Thaler awarded Nobel Prize for his work in behavioural economics
The Nobel Prize in economics has been awarded to Richard Thaler of the University of Chicago for research showing how people’s choices on economic matters — whether on savings or game shows like Deal or No Deal — are not always rational.
The 9-million kronor (US$1.1million) prize was awarded to the academic for his work in “understanding the psychology of economics,” Swedish Academy of Sciences secretary Goran Hansson said Monday.
Thaler is considered one of the founding fathers of behavioural economics, a field that shows that far from being the rational decision-makers described in economic theory, people often make decisions that don’t serve their best interests. That could include, for example, refusing to cut their losses when their investments plunge in value or making big bets at the casino because they are convinced their hot streak will continue.
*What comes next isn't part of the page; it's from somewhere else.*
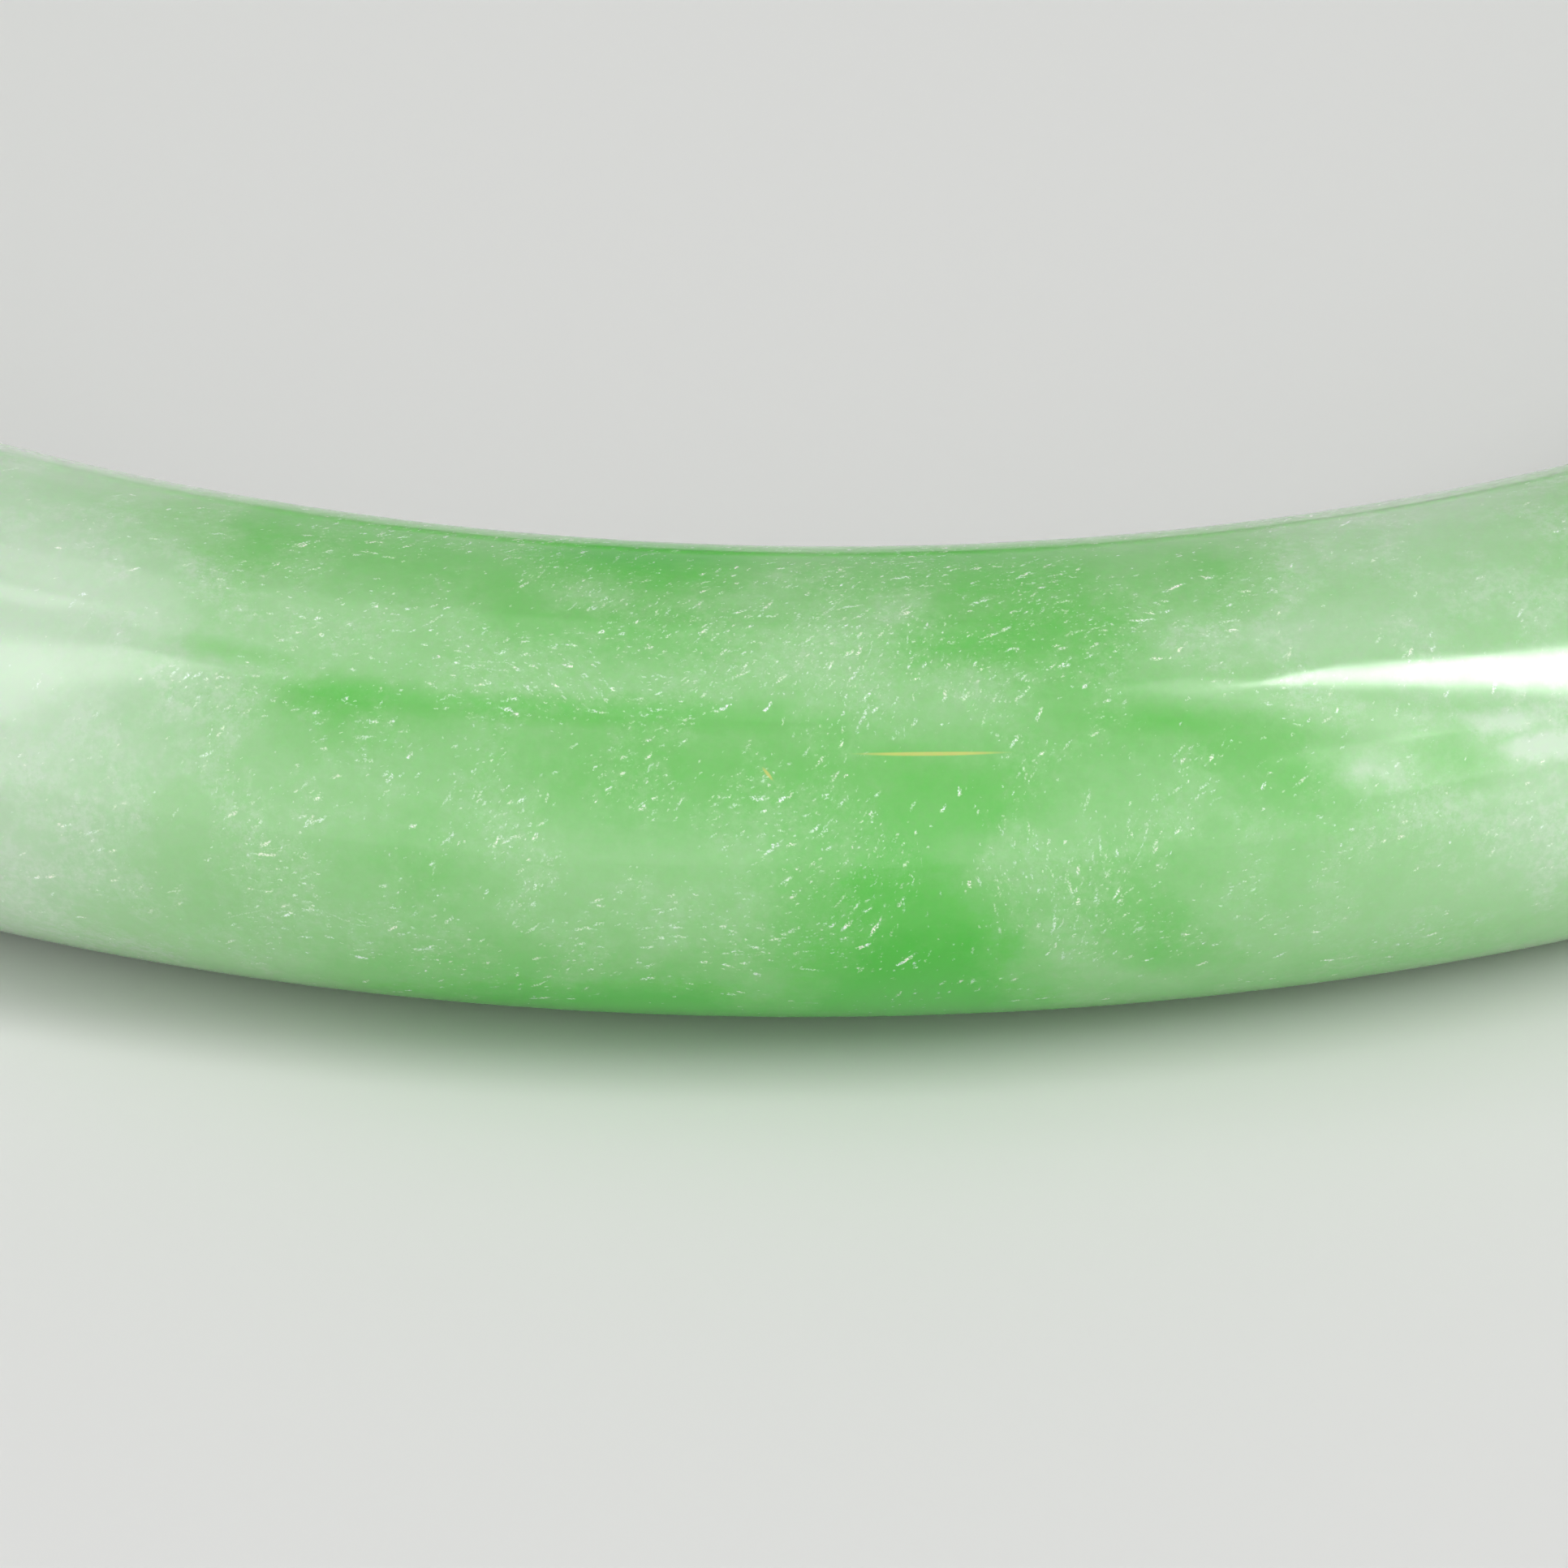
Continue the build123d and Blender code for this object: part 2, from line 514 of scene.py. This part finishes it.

The illogical behaviour has economic consequences: People don’t save enough for retirement. They make investments — in houses in the mid-2000s, for instance, when prices are dangerously high.
Speaking by phone to a news conference immediately after he was announced as the prize winner, Thaler said the most important impact of his work is “the recognition that economic agents are humans.”
In 2015, Thaler had a cameo alongside pop star Selena Gomez in the film The Big Short, about the global financial crisis. In the scene, he explains the “hot hand fallacy,” in which people think whatever’s happening now is going to continue to happen into the future.
Asked at the news conference Monday if he thought this observation applied to the U.S president, who had success as a business executive before entering politics he said: “As to President Trump, I think he would do well to watch that movie.”